À procura de reforço para essa ênfase no gradualismo, tese por sinal antagônica à das macromutações, Dawkins vale-se sobretudo da evolução do olho, pois, à primeira vista, não teria havido tempo suficiente para o desenvolvimento de órgão tão complexo a partir de algum aparato rudimentar de pigmento fotossensível. Na verdade, corrige o autor, essa crença é improcedente, pois nada evolui com tanta dificuldade quanto se imagina, e evoca, a propósito, uma outra simulação em computador conduzida por dois biólogos suecos. De acordo com tal experimento, estimou-se que bastariam 364 mil gerações -menos de meio milhão de anos- para um eficiente olho de peixe, provido de lente, poder evoluir. Portanto essa e outras evidências conspiram contra a alegação criacionista da escassez de tempo para que o olho fosse produzido pelo mecanismo da evolução via seleção natural, ademais dos embaraços que criam sobretudo para a própria teoria das macromutações.
É assim, por via das mutações e da seleção natural, que os seres vivos, gradual e cumulativamente, evoluem durante milhões de anos, sem grandes saltos, escalando passo a passo as suaves rampas do "monte improvável". É esse o caminho que conduz à complexa e riquíssima diversidade da vida, contornando os acidentados penhascos situados na outra face da montanha.

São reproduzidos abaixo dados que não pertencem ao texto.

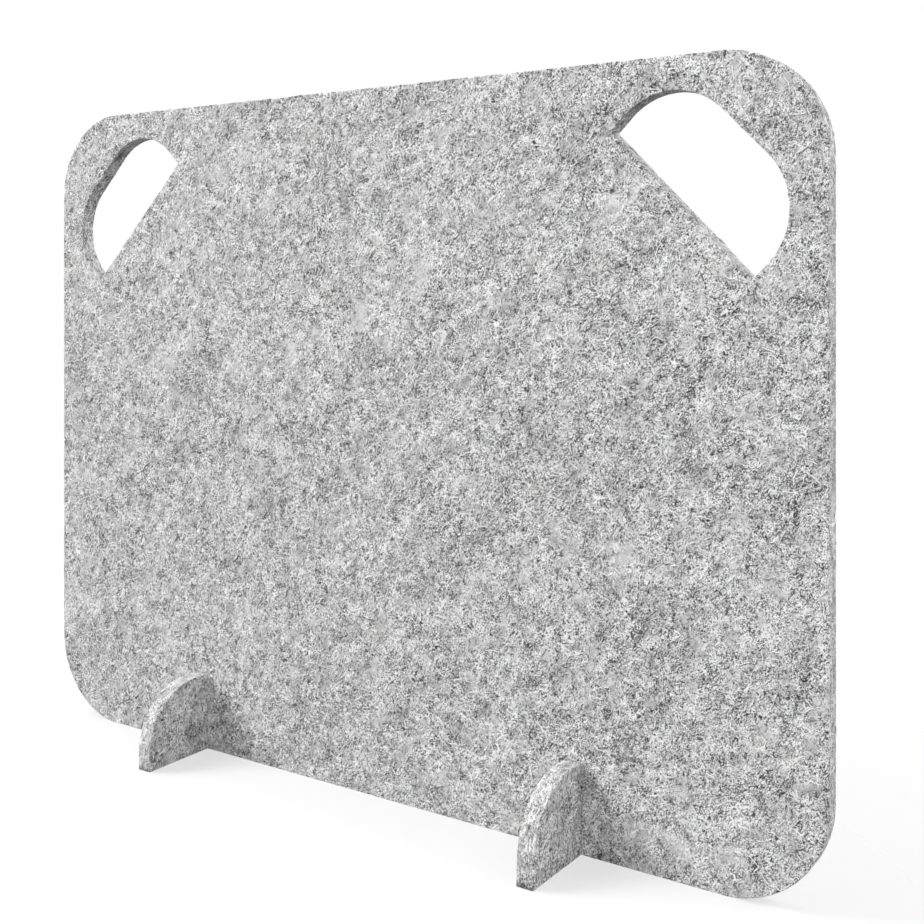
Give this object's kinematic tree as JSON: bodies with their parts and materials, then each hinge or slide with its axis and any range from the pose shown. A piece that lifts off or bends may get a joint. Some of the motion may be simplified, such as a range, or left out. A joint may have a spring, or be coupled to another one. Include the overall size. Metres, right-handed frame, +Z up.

Para se atingir o grau de rigor alcançado por Dawkins neste livro tão bem traduzido e ilustrado, é imprescindível ter em mente o preceito de Charles Darwin. Ao final de um esboço autobiográfico escrito em 1881, o autor de "A Origem das Espécies" nos dá a dica: "Sistematicamente, evito colocar meu pensamento na religião quando trato de ciência, assim como o faço em relação à moral, quando trato de assuntos referentes à sociedade".
Renato da Silva Queiroz é professor do departamento de antropologia da USP.